→ What you are asked to do
Only one stretch of the data below should be repeated: the lines from the line containing "node = Compound(children=[s.solid()" through the line containing "if empty is", inclusive, exactly as they are.

>>>>>

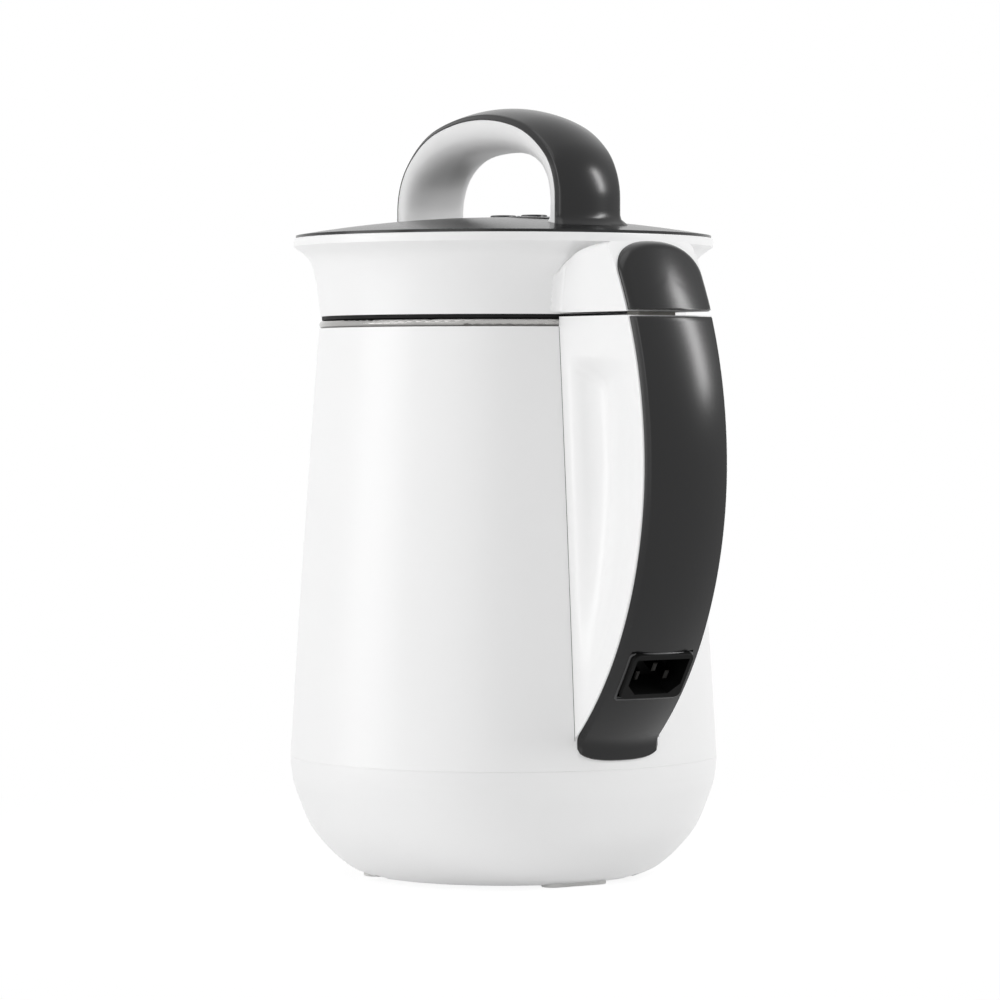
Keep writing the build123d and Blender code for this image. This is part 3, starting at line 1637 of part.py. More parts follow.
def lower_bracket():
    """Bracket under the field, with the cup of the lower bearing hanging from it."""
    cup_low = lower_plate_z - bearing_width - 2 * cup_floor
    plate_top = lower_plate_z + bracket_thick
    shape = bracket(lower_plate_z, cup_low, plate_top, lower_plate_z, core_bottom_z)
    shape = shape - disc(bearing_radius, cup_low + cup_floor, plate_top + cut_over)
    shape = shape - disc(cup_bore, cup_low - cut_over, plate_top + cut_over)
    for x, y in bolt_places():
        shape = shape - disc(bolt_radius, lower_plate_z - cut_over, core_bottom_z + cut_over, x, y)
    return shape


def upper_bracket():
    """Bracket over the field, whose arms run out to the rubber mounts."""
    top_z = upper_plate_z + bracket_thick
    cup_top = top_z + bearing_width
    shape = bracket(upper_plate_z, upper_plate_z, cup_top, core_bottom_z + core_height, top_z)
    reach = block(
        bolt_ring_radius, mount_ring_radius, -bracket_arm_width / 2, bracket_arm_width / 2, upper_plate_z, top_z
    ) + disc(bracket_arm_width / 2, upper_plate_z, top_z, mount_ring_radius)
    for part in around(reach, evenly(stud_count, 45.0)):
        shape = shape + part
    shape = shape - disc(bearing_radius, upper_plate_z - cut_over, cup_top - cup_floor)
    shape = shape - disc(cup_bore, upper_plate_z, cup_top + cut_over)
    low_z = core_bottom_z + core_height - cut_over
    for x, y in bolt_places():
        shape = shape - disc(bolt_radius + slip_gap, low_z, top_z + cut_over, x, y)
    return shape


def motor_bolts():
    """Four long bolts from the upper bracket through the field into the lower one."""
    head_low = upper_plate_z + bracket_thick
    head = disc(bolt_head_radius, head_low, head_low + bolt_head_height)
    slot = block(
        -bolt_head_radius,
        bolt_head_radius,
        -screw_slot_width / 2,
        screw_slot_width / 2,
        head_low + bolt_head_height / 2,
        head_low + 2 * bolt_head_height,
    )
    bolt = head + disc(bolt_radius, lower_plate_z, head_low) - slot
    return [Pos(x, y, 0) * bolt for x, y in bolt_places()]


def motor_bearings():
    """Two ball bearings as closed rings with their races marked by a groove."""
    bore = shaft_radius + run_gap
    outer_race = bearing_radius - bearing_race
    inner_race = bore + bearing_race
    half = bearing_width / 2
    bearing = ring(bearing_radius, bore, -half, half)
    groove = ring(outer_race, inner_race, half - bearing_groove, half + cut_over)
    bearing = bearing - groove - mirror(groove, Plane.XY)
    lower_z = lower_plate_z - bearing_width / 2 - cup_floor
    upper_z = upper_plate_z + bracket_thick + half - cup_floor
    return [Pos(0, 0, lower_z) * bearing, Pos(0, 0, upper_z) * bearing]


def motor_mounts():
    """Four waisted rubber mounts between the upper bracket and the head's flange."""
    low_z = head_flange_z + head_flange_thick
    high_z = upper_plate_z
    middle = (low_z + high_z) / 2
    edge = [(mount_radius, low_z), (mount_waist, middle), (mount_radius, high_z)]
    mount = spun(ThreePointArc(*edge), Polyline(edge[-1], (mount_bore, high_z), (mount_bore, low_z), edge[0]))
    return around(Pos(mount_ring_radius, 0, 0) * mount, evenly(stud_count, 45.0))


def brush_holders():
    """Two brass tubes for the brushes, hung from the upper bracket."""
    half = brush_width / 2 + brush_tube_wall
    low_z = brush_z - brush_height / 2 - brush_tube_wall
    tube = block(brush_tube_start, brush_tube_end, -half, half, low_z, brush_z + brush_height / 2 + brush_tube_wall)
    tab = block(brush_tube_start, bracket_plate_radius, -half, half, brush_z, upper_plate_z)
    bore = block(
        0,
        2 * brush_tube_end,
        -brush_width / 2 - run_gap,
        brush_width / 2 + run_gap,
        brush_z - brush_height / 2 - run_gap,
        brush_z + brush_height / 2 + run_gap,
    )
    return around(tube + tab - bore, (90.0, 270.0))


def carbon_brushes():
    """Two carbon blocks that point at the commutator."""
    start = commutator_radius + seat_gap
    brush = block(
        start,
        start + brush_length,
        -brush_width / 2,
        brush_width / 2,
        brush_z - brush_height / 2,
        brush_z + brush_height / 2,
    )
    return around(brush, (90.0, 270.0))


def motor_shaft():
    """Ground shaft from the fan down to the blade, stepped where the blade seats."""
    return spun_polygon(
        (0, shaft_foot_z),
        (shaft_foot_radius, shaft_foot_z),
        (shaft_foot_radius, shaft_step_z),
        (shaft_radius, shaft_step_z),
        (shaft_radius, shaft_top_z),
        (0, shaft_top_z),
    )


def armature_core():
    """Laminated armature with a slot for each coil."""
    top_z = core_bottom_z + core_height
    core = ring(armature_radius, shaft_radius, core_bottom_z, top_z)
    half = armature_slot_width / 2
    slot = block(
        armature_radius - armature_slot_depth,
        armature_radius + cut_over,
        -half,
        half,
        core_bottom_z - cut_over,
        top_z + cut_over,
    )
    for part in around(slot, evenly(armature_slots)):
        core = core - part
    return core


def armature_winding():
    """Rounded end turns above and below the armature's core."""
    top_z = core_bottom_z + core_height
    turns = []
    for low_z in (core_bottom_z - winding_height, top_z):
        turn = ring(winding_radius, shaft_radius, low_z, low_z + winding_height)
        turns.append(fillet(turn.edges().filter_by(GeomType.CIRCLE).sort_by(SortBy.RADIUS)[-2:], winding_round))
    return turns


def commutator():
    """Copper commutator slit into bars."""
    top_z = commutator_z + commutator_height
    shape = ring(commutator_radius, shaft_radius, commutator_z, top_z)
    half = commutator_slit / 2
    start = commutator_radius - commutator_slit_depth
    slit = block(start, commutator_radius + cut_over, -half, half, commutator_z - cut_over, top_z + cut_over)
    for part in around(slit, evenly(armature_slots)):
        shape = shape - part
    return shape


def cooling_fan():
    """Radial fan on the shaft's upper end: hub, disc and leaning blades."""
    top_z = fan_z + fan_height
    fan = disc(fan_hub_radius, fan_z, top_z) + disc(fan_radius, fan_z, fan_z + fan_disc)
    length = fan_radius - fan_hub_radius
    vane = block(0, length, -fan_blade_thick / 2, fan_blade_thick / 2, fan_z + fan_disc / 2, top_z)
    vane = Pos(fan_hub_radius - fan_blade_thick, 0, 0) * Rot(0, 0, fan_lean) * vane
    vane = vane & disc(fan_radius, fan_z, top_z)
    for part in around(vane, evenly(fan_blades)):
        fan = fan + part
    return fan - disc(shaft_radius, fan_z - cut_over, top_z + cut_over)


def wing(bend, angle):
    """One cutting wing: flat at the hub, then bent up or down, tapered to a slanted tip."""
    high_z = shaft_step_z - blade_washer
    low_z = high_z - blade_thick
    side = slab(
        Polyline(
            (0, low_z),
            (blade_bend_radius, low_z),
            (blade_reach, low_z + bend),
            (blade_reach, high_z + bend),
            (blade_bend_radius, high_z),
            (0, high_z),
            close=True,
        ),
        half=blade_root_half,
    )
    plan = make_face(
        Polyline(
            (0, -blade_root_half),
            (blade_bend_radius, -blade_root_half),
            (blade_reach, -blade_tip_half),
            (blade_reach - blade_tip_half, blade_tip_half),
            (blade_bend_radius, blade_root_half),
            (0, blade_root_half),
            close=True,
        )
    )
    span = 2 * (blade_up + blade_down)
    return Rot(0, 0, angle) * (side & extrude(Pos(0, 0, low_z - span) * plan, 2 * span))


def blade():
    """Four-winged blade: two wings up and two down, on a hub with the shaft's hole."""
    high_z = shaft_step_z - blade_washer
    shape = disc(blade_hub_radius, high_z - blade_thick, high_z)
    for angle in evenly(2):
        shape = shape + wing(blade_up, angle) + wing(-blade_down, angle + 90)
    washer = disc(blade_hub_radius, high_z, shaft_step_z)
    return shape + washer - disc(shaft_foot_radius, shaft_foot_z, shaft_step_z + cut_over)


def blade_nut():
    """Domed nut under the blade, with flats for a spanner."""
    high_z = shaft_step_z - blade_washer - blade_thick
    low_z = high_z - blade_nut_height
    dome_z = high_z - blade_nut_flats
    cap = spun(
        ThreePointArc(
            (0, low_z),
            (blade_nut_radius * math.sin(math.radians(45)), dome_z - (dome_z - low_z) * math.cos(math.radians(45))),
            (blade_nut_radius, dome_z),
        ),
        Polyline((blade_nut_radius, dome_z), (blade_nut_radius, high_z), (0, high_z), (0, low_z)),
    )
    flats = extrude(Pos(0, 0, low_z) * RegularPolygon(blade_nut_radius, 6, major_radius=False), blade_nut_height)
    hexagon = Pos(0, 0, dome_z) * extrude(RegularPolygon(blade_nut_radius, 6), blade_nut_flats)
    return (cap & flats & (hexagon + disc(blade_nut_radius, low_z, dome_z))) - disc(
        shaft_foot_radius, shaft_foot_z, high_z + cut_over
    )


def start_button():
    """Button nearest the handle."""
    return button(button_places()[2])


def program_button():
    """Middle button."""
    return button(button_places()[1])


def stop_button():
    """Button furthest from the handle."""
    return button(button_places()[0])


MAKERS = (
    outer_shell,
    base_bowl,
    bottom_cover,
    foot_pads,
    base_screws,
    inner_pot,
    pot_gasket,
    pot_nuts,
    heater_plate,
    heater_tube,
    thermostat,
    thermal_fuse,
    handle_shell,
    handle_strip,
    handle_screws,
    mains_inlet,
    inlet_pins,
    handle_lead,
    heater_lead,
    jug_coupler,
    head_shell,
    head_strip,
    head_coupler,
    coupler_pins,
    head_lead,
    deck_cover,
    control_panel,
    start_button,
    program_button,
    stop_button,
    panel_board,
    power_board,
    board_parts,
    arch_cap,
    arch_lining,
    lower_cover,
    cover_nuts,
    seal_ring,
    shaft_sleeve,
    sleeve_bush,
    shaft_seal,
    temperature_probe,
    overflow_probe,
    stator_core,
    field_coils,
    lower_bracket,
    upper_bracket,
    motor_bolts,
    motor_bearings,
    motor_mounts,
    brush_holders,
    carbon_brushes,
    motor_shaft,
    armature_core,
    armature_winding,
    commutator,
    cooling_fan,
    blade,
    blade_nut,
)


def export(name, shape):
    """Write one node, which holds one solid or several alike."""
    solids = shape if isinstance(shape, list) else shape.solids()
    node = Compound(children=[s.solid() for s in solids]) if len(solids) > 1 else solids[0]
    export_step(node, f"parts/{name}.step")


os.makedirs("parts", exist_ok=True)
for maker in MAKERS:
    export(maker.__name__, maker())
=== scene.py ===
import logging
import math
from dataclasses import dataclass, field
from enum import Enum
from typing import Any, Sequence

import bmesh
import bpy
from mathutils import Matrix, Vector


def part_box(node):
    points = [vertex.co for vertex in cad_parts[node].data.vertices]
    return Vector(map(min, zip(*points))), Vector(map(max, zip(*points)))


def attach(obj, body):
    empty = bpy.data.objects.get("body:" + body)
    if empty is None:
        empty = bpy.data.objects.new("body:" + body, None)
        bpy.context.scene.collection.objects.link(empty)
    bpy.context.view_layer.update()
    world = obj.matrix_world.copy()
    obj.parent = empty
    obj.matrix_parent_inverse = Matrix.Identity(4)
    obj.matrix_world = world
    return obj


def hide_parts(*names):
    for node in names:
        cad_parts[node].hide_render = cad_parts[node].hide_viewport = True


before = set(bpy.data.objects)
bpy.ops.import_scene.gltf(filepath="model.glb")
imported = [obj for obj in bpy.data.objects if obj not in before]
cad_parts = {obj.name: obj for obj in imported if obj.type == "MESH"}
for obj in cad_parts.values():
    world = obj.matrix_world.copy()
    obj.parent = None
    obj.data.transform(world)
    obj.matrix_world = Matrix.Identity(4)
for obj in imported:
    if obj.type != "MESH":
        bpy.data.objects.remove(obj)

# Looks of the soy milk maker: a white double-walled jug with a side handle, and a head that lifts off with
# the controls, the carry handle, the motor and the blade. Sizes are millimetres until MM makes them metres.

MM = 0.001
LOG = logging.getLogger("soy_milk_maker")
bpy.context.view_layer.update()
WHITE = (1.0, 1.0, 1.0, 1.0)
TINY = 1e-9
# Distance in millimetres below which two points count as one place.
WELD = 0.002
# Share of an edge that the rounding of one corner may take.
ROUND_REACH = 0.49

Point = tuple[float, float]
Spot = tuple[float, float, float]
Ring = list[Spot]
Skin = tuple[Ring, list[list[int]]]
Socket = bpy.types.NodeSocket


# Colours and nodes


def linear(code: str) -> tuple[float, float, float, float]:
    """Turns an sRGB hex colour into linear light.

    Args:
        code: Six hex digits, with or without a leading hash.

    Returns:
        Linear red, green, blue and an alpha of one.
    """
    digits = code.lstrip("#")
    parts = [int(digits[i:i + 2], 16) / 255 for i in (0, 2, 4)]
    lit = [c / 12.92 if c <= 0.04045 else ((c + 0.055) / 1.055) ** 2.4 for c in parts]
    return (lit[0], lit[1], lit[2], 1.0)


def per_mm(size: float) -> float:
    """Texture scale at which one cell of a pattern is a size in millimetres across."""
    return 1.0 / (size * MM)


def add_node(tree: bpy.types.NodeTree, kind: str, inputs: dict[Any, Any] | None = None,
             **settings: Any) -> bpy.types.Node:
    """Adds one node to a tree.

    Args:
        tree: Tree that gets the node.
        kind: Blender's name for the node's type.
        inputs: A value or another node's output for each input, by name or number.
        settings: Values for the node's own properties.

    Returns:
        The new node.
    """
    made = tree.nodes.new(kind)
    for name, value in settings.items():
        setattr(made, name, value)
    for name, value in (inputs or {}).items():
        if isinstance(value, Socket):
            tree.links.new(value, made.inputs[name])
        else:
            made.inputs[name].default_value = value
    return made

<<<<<

→ Task output
    node = Compound(children=[s.solid() for s in solids]) if len(solids) > 1 else solids[0]
    export_step(node, f"parts/{name}.step")


os.makedirs("parts", exist_ok=True)
for maker in MAKERS:
    export(maker.__name__, maker())
=== scene.py ===
import logging
import math
from dataclasses import dataclass, field
from enum import Enum
from typing import Any, Sequence

import bmesh
import bpy
from mathutils import Matrix, Vector


def part_box(node):
    points = [vertex.co for vertex in cad_parts[node].data.vertices]
    return Vector(map(min, zip(*points))), Vector(map(max, zip(*points)))


def attach(obj, body):
    empty = bpy.data.objects.get("body:" + body)
    if empty is None:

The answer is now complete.